Call Frequency.  As a general matter, the FAQs make clear that adhering to the “7-in-7” call limit and the 7-day waiting period creates no more than a rebuttable presumption that the collector has not violated the specific FDCPA prohibition against repeated or continuous phone calls or the general FDCPA prohibition against engaging in harassing, oppressive or abusive conduct based solely on the frequency of calls.  More specifically, the FAQs indicate:

  • Incoming calls from a consumer do not count when determining whether a debt collector has complied with the “7-in-7” limit.  However, if the collector has a conversation with the consumer about a debt, the conversation will trigger the 7-day waiting period before placing future calls to that consumer unless the consumer asks to be called back sooner (thereby providing consent that lasts 7 days to place that single return call in response to the consumer’s express request.)
  • Consumer consent to a call that would cause the collector to exceed the “7-in-7” limit or make a call before the expiration of the 7-day waiting period lasts only for 7 days even if the consumer agrees to a longer period.  Conversely, that consent does not last 7 additional days if the consumer requests a call back during a shorter period of time.

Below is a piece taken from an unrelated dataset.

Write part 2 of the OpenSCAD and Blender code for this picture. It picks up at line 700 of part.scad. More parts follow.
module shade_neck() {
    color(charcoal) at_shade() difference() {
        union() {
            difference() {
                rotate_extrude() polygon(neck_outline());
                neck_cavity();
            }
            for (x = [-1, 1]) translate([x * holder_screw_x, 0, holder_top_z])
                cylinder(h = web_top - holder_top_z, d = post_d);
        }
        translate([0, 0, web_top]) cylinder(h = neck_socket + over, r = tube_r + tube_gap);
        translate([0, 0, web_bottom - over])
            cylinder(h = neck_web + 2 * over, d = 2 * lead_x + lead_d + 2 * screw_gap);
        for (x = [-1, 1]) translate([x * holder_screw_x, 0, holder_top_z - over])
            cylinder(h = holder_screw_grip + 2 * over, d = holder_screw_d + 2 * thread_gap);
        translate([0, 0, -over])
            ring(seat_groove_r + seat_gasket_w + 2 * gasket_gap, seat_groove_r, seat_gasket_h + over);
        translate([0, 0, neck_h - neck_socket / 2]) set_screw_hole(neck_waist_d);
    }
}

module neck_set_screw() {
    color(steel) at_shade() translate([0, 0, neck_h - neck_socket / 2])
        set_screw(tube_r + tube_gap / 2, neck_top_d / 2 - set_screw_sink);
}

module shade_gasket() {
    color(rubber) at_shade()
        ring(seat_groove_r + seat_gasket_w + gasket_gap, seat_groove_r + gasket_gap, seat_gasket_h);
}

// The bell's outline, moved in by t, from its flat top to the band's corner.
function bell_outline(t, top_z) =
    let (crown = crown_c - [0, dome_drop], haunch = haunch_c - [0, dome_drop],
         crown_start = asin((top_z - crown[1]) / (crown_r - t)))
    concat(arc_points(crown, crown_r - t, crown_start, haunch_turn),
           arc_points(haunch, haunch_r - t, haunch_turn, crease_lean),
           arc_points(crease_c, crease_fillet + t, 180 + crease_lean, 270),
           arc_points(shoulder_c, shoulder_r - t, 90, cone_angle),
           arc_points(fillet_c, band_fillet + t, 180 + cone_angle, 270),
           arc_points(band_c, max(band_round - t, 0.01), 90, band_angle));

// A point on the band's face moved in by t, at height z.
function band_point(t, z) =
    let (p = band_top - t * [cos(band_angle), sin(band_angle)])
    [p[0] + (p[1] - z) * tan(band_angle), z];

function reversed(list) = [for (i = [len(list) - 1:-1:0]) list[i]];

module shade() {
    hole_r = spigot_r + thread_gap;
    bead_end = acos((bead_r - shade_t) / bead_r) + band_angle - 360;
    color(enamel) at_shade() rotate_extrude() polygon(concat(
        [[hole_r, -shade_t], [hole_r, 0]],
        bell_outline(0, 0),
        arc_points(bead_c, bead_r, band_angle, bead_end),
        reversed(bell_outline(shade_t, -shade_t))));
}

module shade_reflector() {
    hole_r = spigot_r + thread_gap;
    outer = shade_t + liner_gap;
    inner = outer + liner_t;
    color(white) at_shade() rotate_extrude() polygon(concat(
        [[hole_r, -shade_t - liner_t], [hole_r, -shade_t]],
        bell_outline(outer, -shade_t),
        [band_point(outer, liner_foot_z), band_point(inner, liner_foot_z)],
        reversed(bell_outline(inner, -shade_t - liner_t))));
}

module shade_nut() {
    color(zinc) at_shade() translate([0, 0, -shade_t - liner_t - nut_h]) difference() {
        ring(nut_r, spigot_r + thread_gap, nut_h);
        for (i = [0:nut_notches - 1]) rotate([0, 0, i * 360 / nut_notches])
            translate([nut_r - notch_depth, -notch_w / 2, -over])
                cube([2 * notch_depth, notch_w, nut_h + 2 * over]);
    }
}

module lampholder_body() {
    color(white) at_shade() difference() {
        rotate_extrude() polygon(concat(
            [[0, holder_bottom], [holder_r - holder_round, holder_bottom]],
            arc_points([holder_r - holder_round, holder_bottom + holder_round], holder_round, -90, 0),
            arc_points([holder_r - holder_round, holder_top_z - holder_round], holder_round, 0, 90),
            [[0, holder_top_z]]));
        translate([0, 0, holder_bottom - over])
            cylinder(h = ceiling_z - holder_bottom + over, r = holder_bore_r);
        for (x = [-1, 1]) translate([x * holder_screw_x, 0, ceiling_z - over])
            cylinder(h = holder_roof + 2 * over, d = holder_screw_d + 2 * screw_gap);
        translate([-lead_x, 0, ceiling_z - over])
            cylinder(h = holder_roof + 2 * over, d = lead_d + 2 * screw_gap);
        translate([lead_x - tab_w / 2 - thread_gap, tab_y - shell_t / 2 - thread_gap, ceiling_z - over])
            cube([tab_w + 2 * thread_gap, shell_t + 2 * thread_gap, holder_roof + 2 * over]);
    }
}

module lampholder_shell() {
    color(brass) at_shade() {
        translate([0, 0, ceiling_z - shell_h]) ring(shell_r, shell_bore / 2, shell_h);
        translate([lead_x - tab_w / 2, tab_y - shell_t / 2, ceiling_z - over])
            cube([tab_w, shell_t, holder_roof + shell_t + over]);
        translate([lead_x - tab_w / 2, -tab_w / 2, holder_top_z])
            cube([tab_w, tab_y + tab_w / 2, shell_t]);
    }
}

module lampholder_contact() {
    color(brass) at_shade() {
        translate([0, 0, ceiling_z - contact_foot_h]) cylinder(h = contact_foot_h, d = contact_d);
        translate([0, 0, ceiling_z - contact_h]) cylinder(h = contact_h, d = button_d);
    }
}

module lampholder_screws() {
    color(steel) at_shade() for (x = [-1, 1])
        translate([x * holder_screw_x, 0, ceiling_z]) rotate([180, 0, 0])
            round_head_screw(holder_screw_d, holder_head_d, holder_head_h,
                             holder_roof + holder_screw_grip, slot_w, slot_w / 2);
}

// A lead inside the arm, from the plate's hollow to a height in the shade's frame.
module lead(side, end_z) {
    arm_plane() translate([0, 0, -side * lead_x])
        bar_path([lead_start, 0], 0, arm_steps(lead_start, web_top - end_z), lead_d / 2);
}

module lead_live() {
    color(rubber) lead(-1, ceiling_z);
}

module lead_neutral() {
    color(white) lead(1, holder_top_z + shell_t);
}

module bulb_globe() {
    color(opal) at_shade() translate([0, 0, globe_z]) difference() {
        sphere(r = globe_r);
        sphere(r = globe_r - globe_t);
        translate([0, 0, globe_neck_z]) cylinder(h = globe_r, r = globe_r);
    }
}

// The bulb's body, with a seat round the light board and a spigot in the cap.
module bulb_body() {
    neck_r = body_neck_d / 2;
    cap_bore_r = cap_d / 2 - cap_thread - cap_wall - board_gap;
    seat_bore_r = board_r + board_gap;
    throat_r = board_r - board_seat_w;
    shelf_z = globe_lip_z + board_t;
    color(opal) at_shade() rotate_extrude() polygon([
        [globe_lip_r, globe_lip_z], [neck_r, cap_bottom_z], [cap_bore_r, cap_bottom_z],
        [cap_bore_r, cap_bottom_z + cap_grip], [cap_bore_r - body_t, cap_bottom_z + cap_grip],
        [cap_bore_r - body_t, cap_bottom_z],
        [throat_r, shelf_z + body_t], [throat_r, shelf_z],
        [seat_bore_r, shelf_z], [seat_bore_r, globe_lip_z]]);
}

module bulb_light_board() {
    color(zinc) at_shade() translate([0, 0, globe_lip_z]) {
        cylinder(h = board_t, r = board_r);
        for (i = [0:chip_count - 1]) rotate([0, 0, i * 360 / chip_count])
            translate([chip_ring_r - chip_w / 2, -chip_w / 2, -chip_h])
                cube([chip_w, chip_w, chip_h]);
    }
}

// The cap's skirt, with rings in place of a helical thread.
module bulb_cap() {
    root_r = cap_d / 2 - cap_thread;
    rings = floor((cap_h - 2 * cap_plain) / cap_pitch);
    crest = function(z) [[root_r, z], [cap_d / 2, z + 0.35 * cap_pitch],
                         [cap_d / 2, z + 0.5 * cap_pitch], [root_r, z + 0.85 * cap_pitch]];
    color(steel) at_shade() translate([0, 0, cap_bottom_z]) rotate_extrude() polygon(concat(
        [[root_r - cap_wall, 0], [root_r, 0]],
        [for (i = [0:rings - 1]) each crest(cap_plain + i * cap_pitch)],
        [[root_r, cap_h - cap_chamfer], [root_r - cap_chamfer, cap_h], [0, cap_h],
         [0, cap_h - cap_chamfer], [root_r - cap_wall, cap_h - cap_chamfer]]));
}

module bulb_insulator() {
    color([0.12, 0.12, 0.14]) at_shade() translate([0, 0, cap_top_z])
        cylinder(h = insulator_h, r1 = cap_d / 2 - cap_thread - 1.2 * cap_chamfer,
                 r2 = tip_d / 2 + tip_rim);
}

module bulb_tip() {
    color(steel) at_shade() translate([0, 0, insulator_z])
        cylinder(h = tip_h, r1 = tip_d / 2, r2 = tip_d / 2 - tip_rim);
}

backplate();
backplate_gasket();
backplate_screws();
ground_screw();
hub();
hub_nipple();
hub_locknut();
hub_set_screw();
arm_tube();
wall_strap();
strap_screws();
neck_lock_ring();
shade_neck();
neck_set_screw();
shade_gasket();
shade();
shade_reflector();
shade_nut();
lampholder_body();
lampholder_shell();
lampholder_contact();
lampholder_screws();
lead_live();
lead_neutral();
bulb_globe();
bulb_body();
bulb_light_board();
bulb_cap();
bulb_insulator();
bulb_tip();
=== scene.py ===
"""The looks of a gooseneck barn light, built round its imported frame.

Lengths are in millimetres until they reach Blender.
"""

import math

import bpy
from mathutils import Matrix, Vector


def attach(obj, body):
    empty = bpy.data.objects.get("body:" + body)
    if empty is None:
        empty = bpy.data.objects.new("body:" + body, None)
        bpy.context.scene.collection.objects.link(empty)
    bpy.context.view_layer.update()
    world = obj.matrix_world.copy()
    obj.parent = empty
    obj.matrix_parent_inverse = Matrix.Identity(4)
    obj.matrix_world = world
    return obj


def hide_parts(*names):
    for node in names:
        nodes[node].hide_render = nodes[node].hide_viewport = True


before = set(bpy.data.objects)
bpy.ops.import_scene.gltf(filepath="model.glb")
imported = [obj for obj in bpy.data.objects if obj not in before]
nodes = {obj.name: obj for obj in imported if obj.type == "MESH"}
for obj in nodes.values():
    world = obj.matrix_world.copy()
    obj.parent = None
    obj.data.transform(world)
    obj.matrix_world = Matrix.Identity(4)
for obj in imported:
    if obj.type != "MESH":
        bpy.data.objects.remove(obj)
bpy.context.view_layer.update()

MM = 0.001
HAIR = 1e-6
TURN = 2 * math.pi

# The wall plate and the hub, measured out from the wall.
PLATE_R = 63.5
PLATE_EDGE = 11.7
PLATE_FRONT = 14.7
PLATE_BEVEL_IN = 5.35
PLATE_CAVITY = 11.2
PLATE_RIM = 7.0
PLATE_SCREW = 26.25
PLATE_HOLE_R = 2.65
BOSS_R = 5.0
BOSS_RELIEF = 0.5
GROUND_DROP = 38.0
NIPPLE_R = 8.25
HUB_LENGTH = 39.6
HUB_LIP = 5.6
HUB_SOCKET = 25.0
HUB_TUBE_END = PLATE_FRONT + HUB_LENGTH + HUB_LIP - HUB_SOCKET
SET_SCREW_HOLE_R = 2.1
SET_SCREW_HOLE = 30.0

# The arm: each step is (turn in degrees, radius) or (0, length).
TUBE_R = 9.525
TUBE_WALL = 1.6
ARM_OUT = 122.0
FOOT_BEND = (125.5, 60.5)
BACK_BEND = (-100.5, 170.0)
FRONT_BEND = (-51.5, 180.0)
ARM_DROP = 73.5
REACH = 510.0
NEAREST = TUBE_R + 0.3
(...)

  • The presumptions created by the “7-in-7” limit and 7-day waiting period only apply to telephone calls and voicemails left for consumers and not to other media types such as text messages, email, in-person interactions, or social media.  Collectors are reminded that the FDCPA’s general prohibition against harassing, abusive, or oppressive communications applies to all communication channels.
  • If a debt collector calls a consumer to discuss multiple debts but the consumer does not answer the call and the collector does not leave a voicemail, the debt collector can count the unanswered telephone call as an attempt in connection with the collection of one particular debt (unless an exclusion applies) and does not have to count it as a call attempt as to each debt.  (This reinforces the principle that the “7-in-7” limit and the 7-day waiting period apply per debt account and not per consumer.)  While not directly stated in the FAQs, it should be noted that if the collector does reach the consumer and discusses multiple debts or mentions multiple debts in a voicemail, the call would count against each account that was discussed or mentioned.
  • Factors that can rebut the presumptions of compliance even when a collector adheres to the “7-in-7” limit and the 7-day waiting period include “rapid succession calls” (e.g., 2 unanswered calls to the same telephone number within a short period of time or 2 voicemails being left within a short period of time at the same telephone number), “highly concentrated calls” (e.g. 7 calls to or 7 voicemails left at the same telephone number in one day), as well as concentrating calls “on days that may be less convenient for the consumer (such as Sundays or holidays).”
  • In contrast, factors that can rebut a presumption of a violation when a collector exceeds the “7-in-7” limit or makes a call before the expiration of the 7-day waiting period include that the call was: (1) made to comply with or as required by applicable law (e.g., a call made to inform the consumer of mortgage loss mitigation options to comply with Reg. X); (2) directly related to active litigation (e.g., to complete a court-ordered communication or as part of debt settlement negotiations); (3) made in response to a consumer’s request for additional information; or (4) made to give information of benefit to the consumer  (e.g., would provide the consumer an opportunity to avoid a clear negative effect relating to the collection of the debt that was not in the collector’s control and where time was of the essence.)

DISCLAIMER: Because of the generality of this update, the information provided herein may not be applicable in all situations and should not be acted upon without specific legal advice based on particular situations.